Polar bears in a snowstorm discussing philosophy (e.g. black box testing for DL/ML systems)

A recent article announced “Deep Learning Machine Beats Humans in IQ Test.” It is an interesting read but it raises a question on many minds these last few years; how do you test a device that is an unbounded black box?⁽¹⁾

Testing DL/ML programs is a unique challenge. Unlike conventional software testing, the algorithm you are testing does not have a viewable code base (e.g. you can’t inspect for overflow, underflow, or pointers). So what do you test?

The first question is “what are you protecting against?” This is not the inverse of what you are trying to achieve. Let’s take a hypothetical case; you have developed a ML/DL system that controls a robot to give full body massages.⁽²⁾

The objective of the robot is to relive pain and tension in the body. What we are protecting against is damage to the body such as bruising or muscle tears.

Another way of thinking about this is the “law of unintended consequences.” Reading Asimov’s Robot stories you would see that the three laws were not enough to keep things from going off the rails. So what can we do?

Fencing the problem

In some cases the solution is simple; put an observer in place and fence off the dangerous areas. In our massaging robot example, the “fence” could include things such as

Maximum force
Maximum compression
Maximum speed

In some cases fencing isn’t a solution so how do we remain “en-guard”?

Black swans

There is no way to dance around this one; AI/ML/DL systems in the real world have to deal with real world problems. That is to say they need to “expect the unexpected.”⁽³⁾

AI/ML/DL systems work based on data models; any event that is outside of the data model is still responded to and interpreted as something that is known. Since it is not possible to know all the unknowns upfront the question becomes “are there meta-unknowns?” Can you come up with classes of things that you have not trained for, that you can give rules for how to respond?

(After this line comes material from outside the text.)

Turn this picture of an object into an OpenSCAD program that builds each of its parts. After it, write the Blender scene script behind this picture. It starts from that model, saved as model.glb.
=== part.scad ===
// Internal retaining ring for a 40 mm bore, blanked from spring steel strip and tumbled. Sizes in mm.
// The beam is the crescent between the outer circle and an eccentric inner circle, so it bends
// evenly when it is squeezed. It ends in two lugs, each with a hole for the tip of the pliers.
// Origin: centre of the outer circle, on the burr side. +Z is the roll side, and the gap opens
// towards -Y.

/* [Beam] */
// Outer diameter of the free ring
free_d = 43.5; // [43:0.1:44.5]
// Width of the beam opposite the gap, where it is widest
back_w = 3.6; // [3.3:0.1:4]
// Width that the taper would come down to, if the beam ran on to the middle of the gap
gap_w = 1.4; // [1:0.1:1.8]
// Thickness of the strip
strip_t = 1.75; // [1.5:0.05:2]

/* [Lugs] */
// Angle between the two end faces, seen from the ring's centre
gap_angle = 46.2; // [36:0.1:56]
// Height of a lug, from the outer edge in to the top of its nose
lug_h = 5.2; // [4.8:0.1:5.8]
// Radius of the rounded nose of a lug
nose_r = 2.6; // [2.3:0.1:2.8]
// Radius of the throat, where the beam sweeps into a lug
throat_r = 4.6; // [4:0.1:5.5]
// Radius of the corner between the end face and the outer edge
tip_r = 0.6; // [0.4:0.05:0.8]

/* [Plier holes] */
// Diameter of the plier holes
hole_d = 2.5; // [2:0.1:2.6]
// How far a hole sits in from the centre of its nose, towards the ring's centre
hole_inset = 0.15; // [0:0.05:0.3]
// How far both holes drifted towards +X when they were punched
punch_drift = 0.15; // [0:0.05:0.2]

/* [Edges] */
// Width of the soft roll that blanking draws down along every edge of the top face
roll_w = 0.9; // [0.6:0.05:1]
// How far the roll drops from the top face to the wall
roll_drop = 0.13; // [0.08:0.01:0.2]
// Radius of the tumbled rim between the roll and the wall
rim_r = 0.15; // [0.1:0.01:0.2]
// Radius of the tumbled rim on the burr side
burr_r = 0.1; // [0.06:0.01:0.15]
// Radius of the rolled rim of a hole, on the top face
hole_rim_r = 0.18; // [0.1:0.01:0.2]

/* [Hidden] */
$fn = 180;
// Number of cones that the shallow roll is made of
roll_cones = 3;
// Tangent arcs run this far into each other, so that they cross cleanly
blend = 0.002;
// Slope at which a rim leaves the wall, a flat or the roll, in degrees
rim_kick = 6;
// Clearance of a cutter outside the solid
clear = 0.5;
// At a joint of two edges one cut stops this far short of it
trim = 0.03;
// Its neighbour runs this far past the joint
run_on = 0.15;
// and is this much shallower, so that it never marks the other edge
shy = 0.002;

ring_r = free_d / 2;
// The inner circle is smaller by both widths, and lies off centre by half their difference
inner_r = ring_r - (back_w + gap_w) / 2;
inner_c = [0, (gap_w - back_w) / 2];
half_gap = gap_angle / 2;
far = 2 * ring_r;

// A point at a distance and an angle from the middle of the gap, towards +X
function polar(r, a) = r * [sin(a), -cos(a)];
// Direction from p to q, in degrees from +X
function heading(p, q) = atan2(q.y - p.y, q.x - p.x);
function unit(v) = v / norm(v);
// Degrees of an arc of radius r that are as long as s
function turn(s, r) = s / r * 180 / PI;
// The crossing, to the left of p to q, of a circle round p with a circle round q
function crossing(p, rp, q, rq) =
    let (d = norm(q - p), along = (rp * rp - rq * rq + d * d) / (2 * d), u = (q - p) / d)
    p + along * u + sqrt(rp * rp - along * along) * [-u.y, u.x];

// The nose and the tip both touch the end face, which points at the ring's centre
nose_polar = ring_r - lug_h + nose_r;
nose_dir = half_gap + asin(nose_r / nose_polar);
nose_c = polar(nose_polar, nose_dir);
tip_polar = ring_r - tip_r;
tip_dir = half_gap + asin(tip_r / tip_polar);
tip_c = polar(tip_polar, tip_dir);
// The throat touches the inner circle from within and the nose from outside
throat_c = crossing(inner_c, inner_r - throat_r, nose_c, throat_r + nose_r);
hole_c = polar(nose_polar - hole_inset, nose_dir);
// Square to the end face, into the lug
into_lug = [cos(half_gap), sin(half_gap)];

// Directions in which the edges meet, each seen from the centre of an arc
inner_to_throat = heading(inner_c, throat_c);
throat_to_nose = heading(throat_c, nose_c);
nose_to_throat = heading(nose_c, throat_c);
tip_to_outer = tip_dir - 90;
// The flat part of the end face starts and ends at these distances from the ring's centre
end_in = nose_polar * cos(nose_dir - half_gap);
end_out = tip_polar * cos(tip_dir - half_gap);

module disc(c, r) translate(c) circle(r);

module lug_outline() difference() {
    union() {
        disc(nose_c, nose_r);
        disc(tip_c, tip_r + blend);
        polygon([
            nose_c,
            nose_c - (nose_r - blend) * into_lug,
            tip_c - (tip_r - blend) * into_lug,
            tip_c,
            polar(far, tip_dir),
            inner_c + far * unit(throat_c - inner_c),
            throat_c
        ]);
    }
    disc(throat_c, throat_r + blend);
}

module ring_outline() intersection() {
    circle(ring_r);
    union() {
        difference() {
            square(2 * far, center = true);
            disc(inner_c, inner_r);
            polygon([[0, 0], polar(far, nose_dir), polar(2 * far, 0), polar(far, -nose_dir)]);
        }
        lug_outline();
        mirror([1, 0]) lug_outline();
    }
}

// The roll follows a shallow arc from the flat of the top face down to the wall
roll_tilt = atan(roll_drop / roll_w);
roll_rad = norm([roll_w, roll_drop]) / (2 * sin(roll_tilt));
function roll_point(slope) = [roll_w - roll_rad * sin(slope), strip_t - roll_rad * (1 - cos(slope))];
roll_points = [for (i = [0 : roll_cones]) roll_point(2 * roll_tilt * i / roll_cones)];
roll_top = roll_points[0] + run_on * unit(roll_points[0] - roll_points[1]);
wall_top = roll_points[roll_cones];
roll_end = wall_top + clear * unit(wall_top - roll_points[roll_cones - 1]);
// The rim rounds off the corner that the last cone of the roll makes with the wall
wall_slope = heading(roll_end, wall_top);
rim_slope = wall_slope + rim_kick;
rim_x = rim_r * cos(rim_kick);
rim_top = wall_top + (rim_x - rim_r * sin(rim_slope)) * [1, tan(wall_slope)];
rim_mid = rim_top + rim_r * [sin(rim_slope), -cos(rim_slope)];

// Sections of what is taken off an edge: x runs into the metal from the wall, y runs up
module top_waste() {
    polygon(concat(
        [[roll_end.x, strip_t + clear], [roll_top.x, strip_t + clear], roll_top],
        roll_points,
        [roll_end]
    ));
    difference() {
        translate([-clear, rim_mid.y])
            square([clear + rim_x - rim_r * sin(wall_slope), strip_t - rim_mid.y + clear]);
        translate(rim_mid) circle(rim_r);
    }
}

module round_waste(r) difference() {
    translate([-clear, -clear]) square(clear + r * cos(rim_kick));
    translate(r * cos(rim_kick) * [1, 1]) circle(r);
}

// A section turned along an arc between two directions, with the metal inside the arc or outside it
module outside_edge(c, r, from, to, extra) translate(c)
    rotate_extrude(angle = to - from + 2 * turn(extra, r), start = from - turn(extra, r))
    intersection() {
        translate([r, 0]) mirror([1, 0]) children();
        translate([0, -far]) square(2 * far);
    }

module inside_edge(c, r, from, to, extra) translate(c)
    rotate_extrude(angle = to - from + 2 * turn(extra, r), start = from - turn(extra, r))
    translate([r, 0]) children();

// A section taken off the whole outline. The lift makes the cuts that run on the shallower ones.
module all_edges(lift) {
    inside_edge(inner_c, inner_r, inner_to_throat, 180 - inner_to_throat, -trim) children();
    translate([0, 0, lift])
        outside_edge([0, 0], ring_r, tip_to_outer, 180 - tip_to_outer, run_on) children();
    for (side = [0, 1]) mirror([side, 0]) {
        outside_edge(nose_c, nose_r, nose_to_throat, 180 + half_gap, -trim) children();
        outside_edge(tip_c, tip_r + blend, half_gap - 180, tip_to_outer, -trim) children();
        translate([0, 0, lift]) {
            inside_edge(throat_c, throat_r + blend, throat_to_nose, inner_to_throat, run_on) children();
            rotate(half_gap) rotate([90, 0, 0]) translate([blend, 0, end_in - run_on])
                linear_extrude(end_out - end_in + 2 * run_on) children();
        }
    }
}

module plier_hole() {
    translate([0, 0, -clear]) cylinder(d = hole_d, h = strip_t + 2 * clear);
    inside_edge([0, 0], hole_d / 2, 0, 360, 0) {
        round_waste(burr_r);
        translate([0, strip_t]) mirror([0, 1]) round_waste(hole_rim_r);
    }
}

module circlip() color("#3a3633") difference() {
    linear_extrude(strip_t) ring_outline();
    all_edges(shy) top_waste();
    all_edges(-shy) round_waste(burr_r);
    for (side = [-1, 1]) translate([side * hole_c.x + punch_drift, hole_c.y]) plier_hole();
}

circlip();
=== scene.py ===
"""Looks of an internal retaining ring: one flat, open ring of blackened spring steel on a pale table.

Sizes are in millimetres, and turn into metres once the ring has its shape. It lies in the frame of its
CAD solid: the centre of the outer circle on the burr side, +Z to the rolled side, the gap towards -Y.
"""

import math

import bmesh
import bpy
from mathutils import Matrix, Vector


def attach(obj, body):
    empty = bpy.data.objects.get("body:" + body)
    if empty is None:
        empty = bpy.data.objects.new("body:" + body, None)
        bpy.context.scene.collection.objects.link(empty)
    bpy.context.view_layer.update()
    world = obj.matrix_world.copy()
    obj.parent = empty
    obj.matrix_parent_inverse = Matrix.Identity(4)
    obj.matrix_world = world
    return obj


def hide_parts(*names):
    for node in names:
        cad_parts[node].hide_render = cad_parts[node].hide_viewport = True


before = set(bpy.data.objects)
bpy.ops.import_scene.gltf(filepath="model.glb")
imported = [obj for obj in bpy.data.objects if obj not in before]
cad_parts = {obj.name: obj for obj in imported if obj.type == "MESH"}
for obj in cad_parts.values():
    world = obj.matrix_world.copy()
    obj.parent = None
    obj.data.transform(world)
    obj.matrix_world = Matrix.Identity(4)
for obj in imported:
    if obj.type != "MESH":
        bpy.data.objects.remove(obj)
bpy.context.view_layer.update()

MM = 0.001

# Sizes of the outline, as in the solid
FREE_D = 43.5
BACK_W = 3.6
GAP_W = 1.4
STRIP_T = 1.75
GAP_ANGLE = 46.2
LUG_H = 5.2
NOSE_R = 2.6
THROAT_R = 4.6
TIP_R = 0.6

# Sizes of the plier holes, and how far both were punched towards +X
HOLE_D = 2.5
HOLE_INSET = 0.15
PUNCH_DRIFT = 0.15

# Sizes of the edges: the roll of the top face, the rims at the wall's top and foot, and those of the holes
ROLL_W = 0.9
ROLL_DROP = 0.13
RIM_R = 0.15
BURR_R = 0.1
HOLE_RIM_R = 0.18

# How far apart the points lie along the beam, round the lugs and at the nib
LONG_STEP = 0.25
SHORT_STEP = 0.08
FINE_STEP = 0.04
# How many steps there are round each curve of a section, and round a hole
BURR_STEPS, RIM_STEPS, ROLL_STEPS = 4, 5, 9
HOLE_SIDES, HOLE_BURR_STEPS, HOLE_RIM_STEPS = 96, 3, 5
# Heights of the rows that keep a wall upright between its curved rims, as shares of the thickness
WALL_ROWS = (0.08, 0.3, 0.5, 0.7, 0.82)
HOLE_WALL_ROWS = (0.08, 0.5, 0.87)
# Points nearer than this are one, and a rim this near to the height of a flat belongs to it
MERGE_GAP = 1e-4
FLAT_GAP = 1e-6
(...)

Sticking with our massaging robot, someone with scar tissue from surgery may have a different underlying musculature layout. This is a different problem from someone who has a temporary strain that can be corrected.

Fail Safe

To “fail safe” we need to first know what “safe” is. Fail safe for an engine when you are parked would be to shut down whereas while driving it may be to reduce power. AI/ML/DL systems can employ scenario based fail safe approaches to determine what the correct action is when a black swan or fence condition occurs.

0.3048 Meter notes⁽⁴⁾

I’m describing this as an unbounded black box since the actual range of inputs cannot be defined as in a traditional system. For example, you could say a voltage signal goes from 0 to 42 volts, but how do you define the information encoded in an image when you don’t know what the system has determined to be salient features?
I’m not saying that sitting at a desk much of the day has made me interested in creating such a machine but…
For many years the “No one expects the Spanish Inquisition” was a fine joke; however given time, everyone expects the Spanish Inquisition and it is no longer an edge case.
1 foot is 0.3048 meters, hence these can be translated into “foot” notes.